Conjugacy separability of groups of integer matrices

Abstract:

An element g of a group G is conjugacy distinguished if and only if given any element h of G either g is conjugate to h or there is a homomorphism $\xi$ of G onto a finite group such that $\xi (g)$ is not conjugate to $\xi (h)$. Following A. W. Mostowski, a group is conjugacy separable if every one of its elements is conjugacy distinguished.

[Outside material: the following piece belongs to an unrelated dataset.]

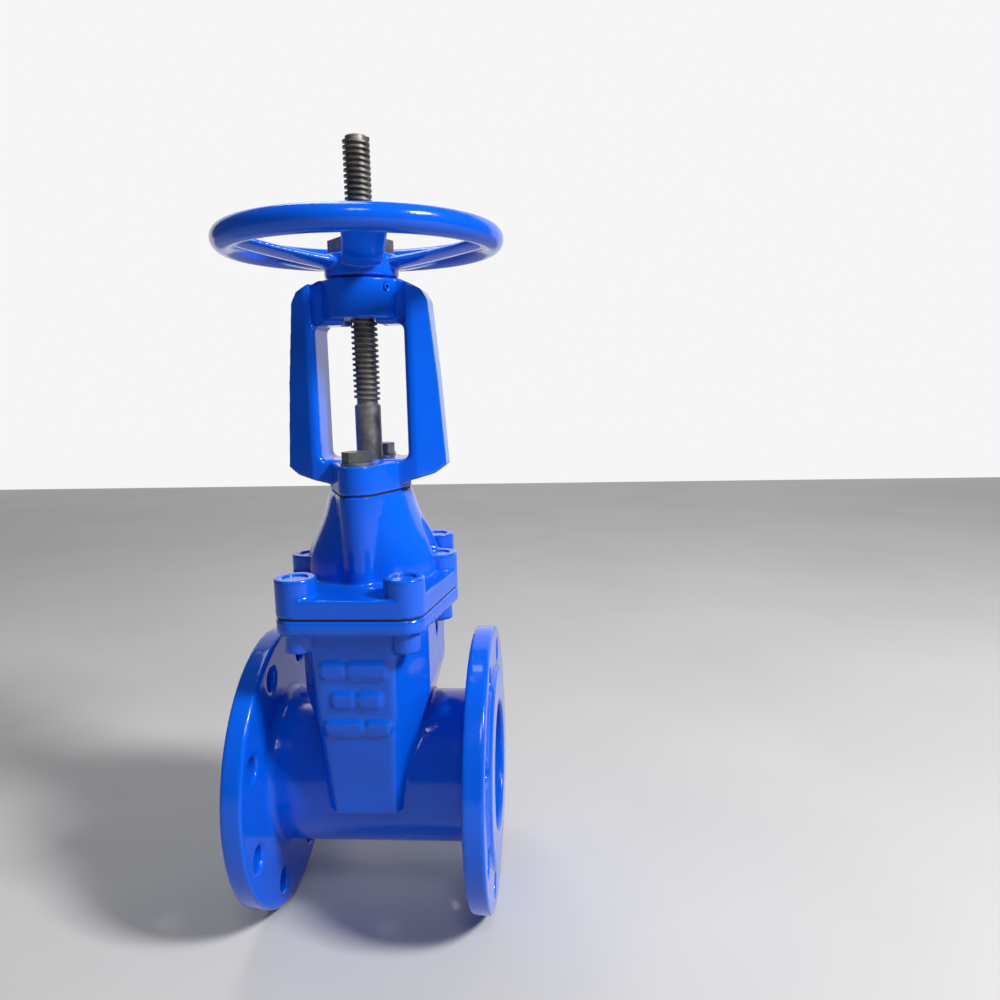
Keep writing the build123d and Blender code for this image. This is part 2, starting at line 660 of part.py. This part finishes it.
# ================= files =================
export_step(body.part, "parts/body.step")
export_step(bonnet_gasket.part, "parts/bonnet_gasket.step")
export_step(bonnet.part, "parts/bonnet.step")
export_step(bonnet_screws.part, "parts/bonnet_screws.step")
export_step(screw_plugs.part, "parts/screw_plugs.step")
export_step(backseat_ring.part, "parts/backseat_ring.step")
export_step(seal_carrier.part, "parts/seal_carrier.step")
export_step(outer_o_rings.part, "parts/outer_o_rings.step")
export_step(inner_o_rings.part, "parts/inner_o_rings.step")
export_step(yoke_gasket.part, "parts/yoke_gasket.step")
export_step(yoke.part, "parts/yoke.step")
export_step(yoke_washers.part, "parts/yoke_washers.step")
export_step(yoke_bolts.part, "parts/yoke_bolts.step")
export_step(wiper_ring.part, "parts/wiper_ring.step")
export_step(stem.part, "parts/stem.step")
export_step(stem_nut.part, "parts/stem_nut.step")
export_step(lower_thrust_washer.part, "parts/lower_thrust_washer.step")
export_step(upper_thrust_washer.part, "parts/upper_thrust_washer.step")
export_step(retainer_ring.part, "parts/retainer_ring.step")
export_step(retainer_grub_screw.part, "parts/retainer_grub_screw.step")
export_step(handwheel.part, "parts/handwheel.step")
export_step(handwheel_key.part, "parts/handwheel_key.step")
export_step(wheel_washer.part, "parts/wheel_washer.step")
export_step(wheel_locknut.part, "parts/wheel_locknut.step")
export_step(wedge_core.part, "parts/wedge_core.step")
export_step(wedge_rubber.part, "parts/wedge_rubber.step")
export_step(wedge_guides.part, "parts/wedge_guides.step")
export_step(stem_pin.part, "parts/stem_pin.step")
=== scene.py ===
import bpy, json, math
import numpy as np
from mathutils import Matrix, Vector


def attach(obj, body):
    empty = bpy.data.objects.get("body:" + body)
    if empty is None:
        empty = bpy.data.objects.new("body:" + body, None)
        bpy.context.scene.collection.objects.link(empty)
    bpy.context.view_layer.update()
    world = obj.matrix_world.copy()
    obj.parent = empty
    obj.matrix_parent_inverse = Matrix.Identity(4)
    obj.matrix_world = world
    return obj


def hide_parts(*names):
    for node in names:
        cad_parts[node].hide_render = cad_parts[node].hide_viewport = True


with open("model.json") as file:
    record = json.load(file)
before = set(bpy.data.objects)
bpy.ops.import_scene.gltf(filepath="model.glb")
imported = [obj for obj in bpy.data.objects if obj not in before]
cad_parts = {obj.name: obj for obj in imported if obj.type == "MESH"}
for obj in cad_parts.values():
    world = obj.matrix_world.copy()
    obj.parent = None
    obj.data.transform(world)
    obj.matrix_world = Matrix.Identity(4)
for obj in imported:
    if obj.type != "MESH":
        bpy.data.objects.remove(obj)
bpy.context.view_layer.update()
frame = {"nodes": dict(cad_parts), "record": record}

scn = bpy.context.scene
try:
    scn.view_settings.view_transform = "Standard"
    scn.view_settings.look = "None"
except Exception:
    pass

ZP = 0.110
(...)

Let ${\text {GL}}(n,Z)$ be the group of $n \times n$ integer matrices with determinant $\pm 1$. Let ${\text {SL}}(n,Z)$ be the subgroup of ${\text {GL}}(n,Z)$ consisting of matrices with determinant $+ 1$. It is shown that ${\text {GL}}(n,Z)$ and ${\text {SL}}(n,Z)$ are conjugacy separable if and only if $n = 1$ or 2. The groups ${\text {SL}}(n,Z)$ are also called unimodular groups. Let ${\text {GL}}(n,{Z_p})$ be the group of invertible p-adic integer matrices and ${\text {SL}}(n,{Z_p})$ be the group of p-adic integer matrices with determinant 1. It is shown that ${\text {GL}}(n,{Z_p})$ and ${\text {SL}}(n,{Z_p})$ are conjugacy separable for all n and all p.